Back-of-the-bus story about spring training: A lot of times during the exhibition season you change your clothes in the hotel because there are no clubhouse facilities. So you go down to the lobby in your shower slippers, carrying your spikes in your hand. On this day we’re told, Joe Torre of the Cardinals swears, his roommate, already leaving with his spikes in his hand, picked up a girl in the corridor and in a matter of moments, had talked her into his bed. The quote from Torre: “The last thing I remember seeing was my roommate screwing this broad and all he had on was his baseball socks and shower slippers.”

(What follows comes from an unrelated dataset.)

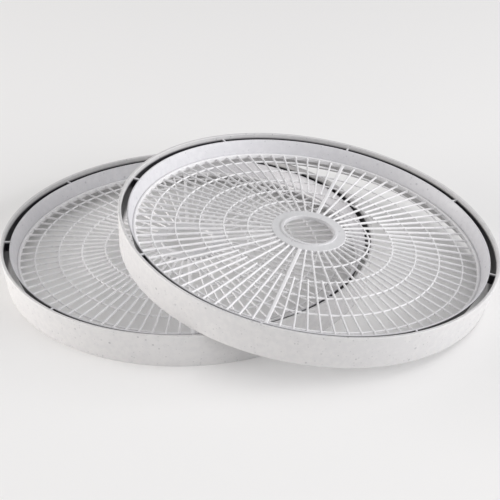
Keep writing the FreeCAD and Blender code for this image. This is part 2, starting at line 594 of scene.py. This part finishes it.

The Astro game is mock anger. It’s a teasing humor that can be quite funny even if it’s directed at you. It goes like this:

Tom Griffin pitched a gutsy game. He’d been having trouble with his arm and at the start of the game he looked like he was just pushing the ball up there. Bob Gibson was firing seeds for the Cards, and I thought, “Forget it. It’s all over.” The first two Cards got on base and I covered my eyes. But Griffin hung in there and wasn’t taken out until the tenth—and then for a pinch hitter—with the score 1–1. He was sore when Harry took him out. “I’m trying to win a ballgame here,” Harry said.

We scored four runs in the tenth and won 5–1. Now the guys gave Griffin the business.